9. “As a Chernobyl tour guide, I chose to be unorthodox.”
– Nadia, 26, Chernobyl Tour Guide. Nationality: Ukrainian, currently residing in Kiev, Ukraine. (Location: Chernobyl, Ukraine)
Apart from getting to know lots about Chernobyl explosion that happened in 1986, I met many interesting people too. I met Nadia, who is a young unorthodox tour guide. During my tours in Chernobyl, she will attempt to bring us in into abandoned Kindergartens and abandoned buildings.

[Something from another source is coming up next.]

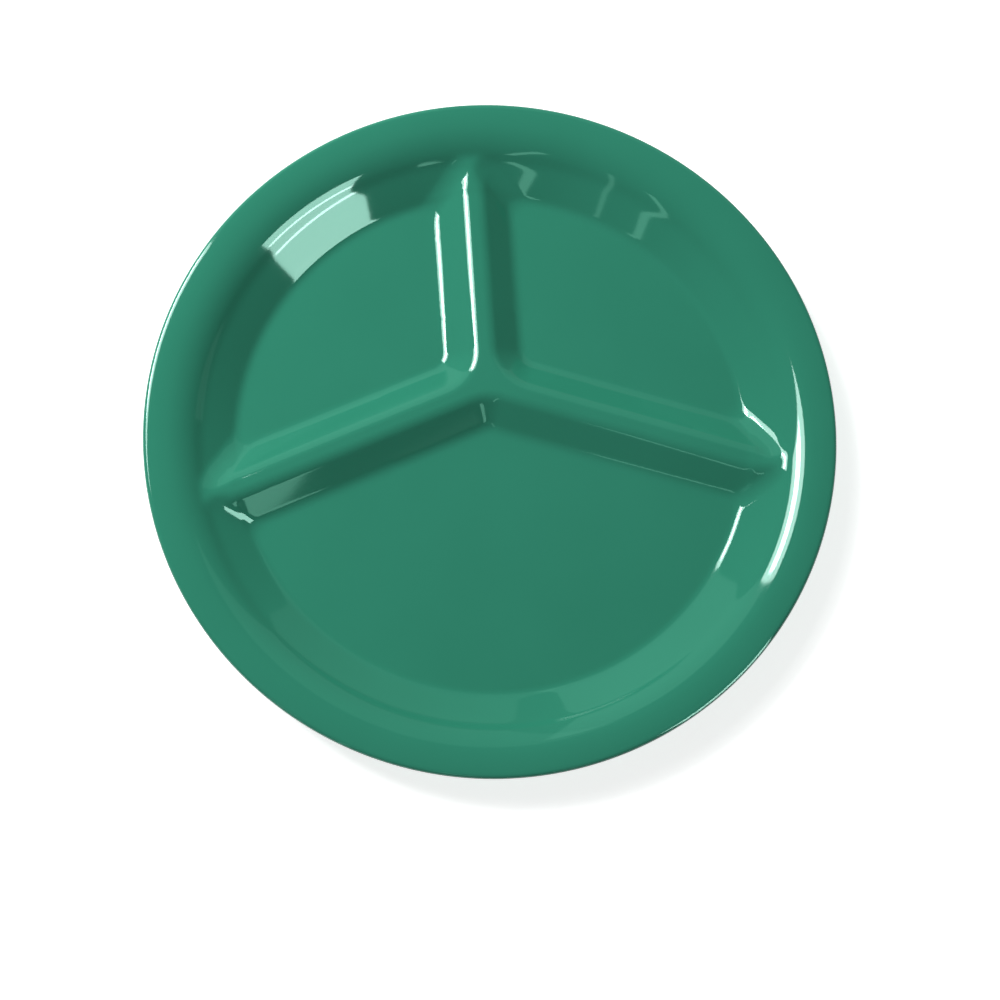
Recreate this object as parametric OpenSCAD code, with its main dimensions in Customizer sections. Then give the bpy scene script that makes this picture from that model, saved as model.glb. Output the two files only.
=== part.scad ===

All these estates and kindergartens were preserved in its original state since 1986. Her open-mindedness may cause her tour guide license to be suspended anytime if she gets caught bringing us into abandoned Kindergartens and abandoned buildings (this was illegal). She, however, believed this is the key to experience Chernobyl. I salute Chernobyl tour guides. Nadia is in Chernobyl almost every day, and one cannot deny that she will be inadvertently affected by the remaining radioactive substances surrounding the place, though the place is now declared safe for tourist visits.
10. “We got mistaken as a couple many times, but we are friends for 20 years who always travel together.”
– John and Janet. Nationality: American (Location: Marrakech, Morocco)
I struck a conversation with John and Janet while queueing at the immigration to have my passport stamped. The queue was about an hour long, so I initiated a conversation with them and asked them where they are from. One would normally assume that they are a couple, but they told me that they are both single. They are both very good friends that travel the world together.
John and Janet have been traveling for quite a while, and I asked them, “so many countries have you been to?” John then replied to me, “A true traveller never counts how many countries they’ve been to, but rather they count how many countries they haven’t been to.” This line totally changed my perspective towards traveling.
Travelling solo, meeting people
Throughout all these travels, I’ve met many different people, and I’m super thankful that they have shaped my experience in any way or the other.